- **What needs to be done**
Output the material below in full, exactly as it is.

- **Information supplied**
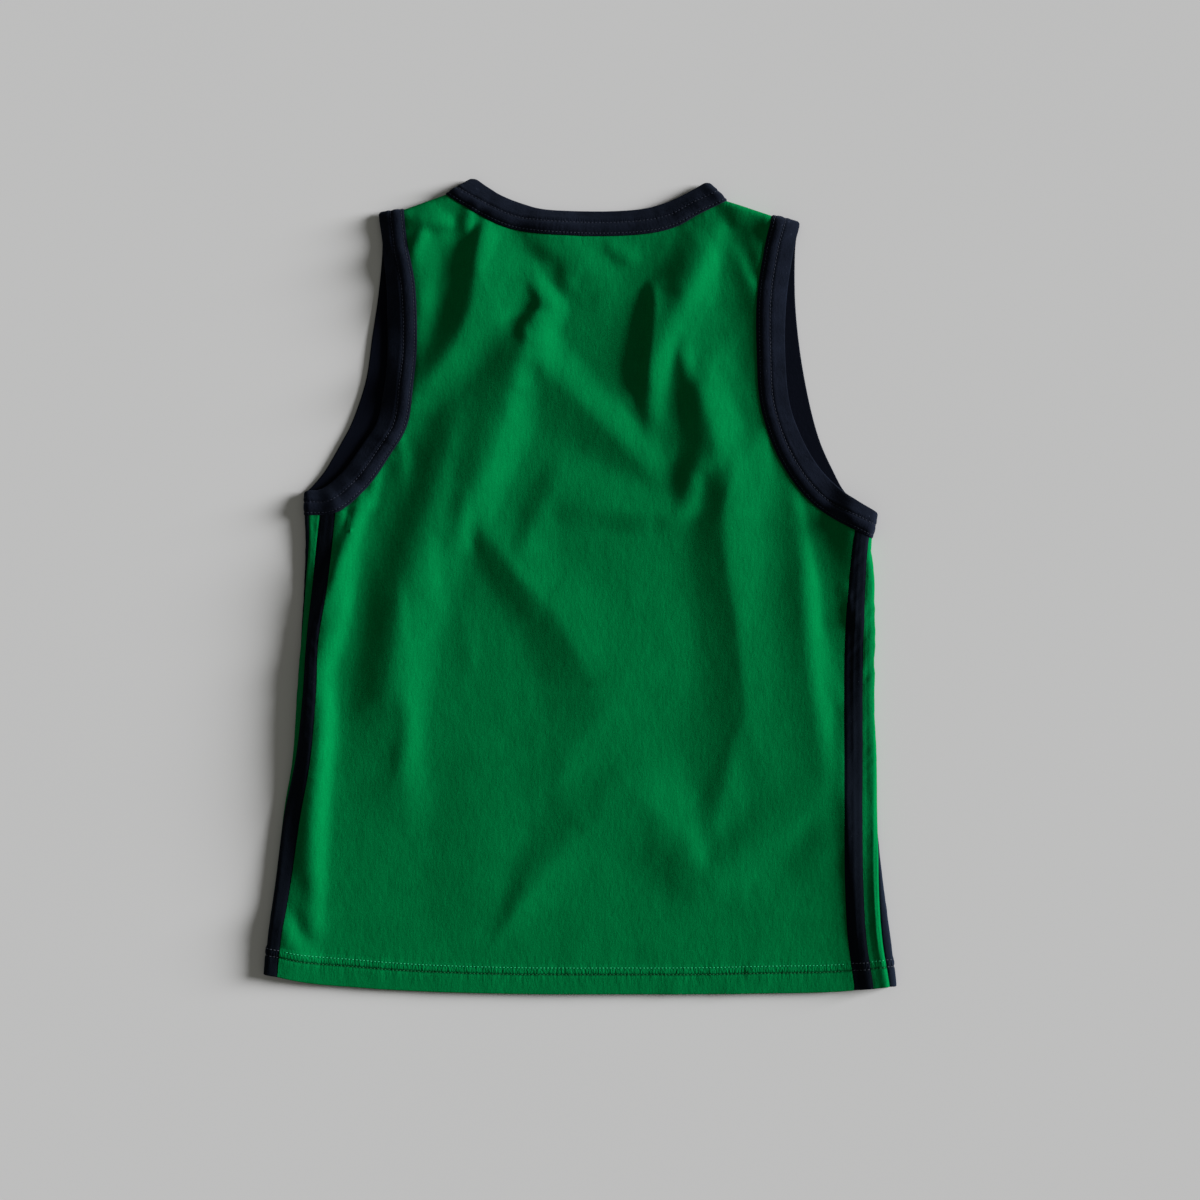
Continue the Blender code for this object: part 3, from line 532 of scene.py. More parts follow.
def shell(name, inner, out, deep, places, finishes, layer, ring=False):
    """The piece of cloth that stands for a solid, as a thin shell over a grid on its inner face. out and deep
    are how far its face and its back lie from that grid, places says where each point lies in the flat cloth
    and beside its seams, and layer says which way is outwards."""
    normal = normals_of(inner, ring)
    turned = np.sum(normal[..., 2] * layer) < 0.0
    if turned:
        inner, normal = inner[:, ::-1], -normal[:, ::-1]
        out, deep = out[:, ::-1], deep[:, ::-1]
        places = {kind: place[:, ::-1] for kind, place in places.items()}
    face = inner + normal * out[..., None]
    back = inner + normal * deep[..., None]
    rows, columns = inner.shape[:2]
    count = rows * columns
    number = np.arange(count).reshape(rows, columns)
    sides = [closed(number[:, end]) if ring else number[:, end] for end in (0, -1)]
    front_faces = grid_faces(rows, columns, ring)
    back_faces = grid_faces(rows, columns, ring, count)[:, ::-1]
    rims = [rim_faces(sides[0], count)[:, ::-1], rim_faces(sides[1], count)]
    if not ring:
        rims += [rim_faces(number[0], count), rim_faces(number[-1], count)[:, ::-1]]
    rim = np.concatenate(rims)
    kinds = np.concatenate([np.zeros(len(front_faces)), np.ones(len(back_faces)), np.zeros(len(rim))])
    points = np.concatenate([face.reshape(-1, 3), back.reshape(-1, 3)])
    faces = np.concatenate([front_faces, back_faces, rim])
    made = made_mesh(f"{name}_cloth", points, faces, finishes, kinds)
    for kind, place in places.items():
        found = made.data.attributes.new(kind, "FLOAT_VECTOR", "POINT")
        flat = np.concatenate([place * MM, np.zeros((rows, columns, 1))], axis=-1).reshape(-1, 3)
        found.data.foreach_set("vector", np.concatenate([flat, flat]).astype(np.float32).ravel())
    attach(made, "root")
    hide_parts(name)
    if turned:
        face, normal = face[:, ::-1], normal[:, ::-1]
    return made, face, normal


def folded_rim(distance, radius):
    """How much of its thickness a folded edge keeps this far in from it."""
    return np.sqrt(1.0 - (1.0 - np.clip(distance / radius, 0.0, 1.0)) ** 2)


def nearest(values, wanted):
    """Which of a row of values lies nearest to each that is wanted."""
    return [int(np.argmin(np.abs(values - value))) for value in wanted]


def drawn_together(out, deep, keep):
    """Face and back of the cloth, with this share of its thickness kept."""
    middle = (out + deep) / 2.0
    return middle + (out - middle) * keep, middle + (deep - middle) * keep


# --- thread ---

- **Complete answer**
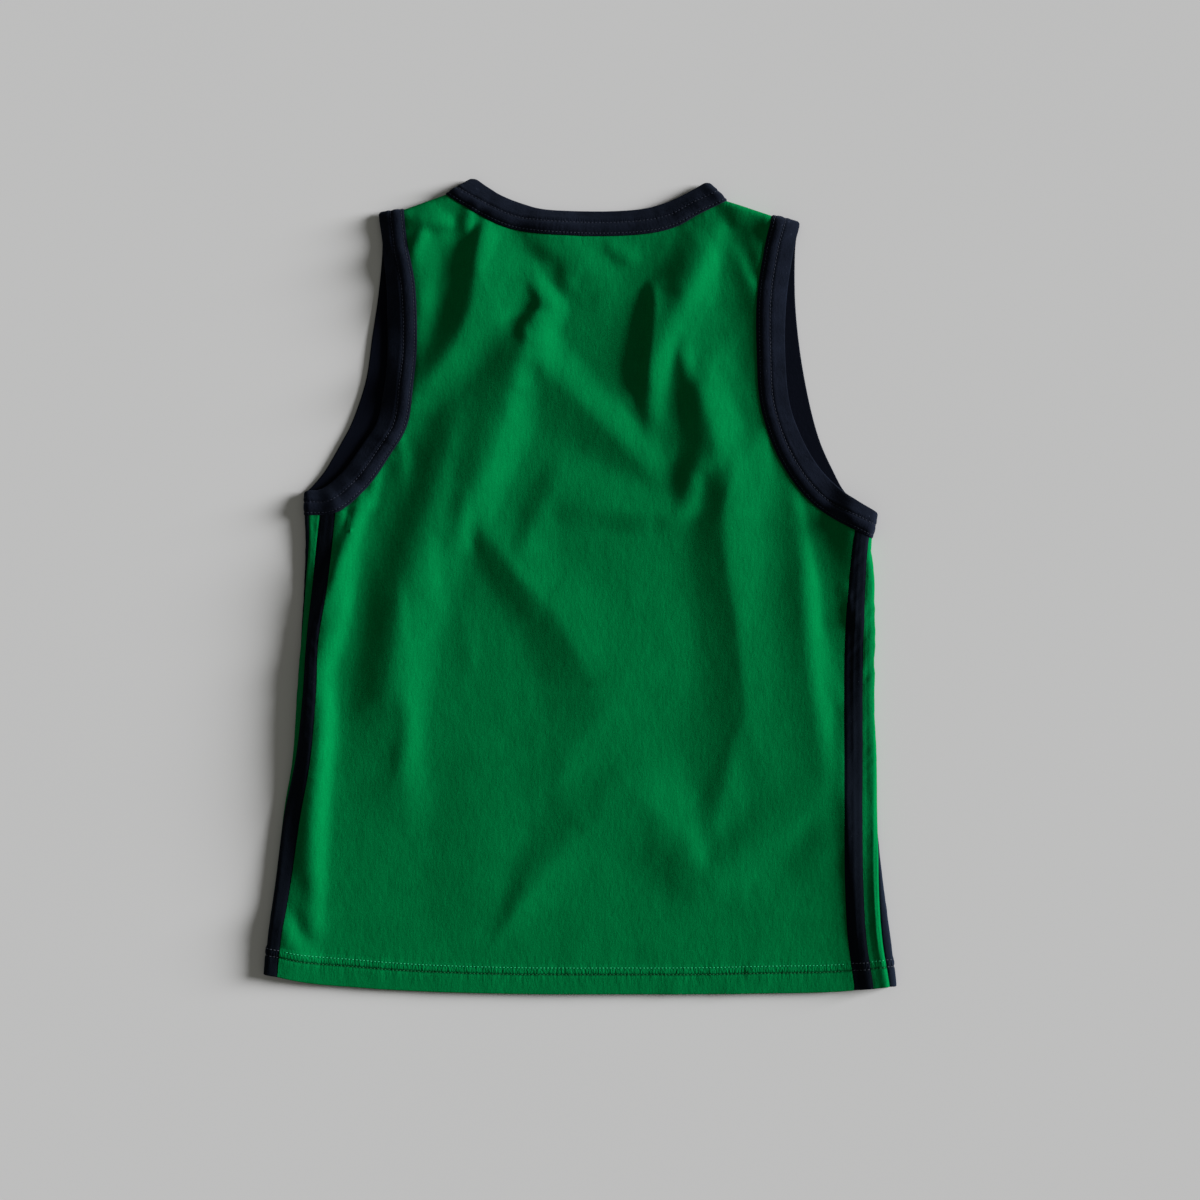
Continue the Blender code for this object: part 3, from line 532 of scene.py. More parts follow.
def shell(name, inner, out, deep, places, finishes, layer, ring=False):
    """The piece of cloth that stands for a solid, as a thin shell over a grid on its inner face. out and deep
    are how far its face and its back lie from that grid, places says where each point lies in the flat cloth
    and beside its seams, and layer says which way is outwards."""
    normal = normals_of(inner, ring)
    turned = np.sum(normal[..., 2] * layer) < 0.0
    if turned:
        inner, normal = inner[:, ::-1], -normal[:, ::-1]
        out, deep = out[:, ::-1], deep[:, ::-1]
        places = {kind: place[:, ::-1] for kind, place in places.items()}
    face = inner + normal * out[..., None]
    back = inner + normal * deep[..., None]
    rows, columns = inner.shape[:2]
    count = rows * columns
    number = np.arange(count).reshape(rows, columns)
    sides = [closed(number[:, end]) if ring else number[:, end] for end in (0, -1)]
    front_faces = grid_faces(rows, columns, ring)
    back_faces = grid_faces(rows, columns, ring, count)[:, ::-1]
    rims = [rim_faces(sides[0], count)[:, ::-1], rim_faces(sides[1], count)]
    if not ring:
        rims += [rim_faces(number[0], count), rim_faces(number[-1], count)[:, ::-1]]
    rim = np.concatenate(rims)
    kinds = np.concatenate([np.zeros(len(front_faces)), np.ones(len(back_faces)), np.zeros(len(rim))])
    points = np.concatenate([face.reshape(-1, 3), back.reshape(-1, 3)])
    faces = np.concatenate([front_faces, back_faces, rim])
    made = made_mesh(f"{name}_cloth", points, faces, finishes, kinds)
    for kind, place in places.items():
        found = made.data.attributes.new(kind, "FLOAT_VECTOR", "POINT")
        flat = np.concatenate([place * MM, np.zeros((rows, columns, 1))], axis=-1).reshape(-1, 3)
        found.data.foreach_set("vector", np.concatenate([flat, flat]).astype(np.float32).ravel())
    attach(made, "root")
    hide_parts(name)
    if turned:
        face, normal = face[:, ::-1], normal[:, ::-1]
    return made, face, normal


def folded_rim(distance, radius):
    """How much of its thickness a folded edge keeps this far in from it."""
    return np.sqrt(1.0 - (1.0 - np.clip(distance / radius, 0.0, 1.0)) ** 2)


def nearest(values, wanted):
    """Which of a row of values lies nearest to each that is wanted."""
    return [int(np.argmin(np.abs(values - value))) for value in wanted]


def drawn_together(out, deep, keep):
    """Face and back of the cloth, with this share of its thickness kept."""
    middle = (out + deep) / 2.0
    return middle + (out - middle) * keep, middle + (deep - middle) * keep


# --- thread ---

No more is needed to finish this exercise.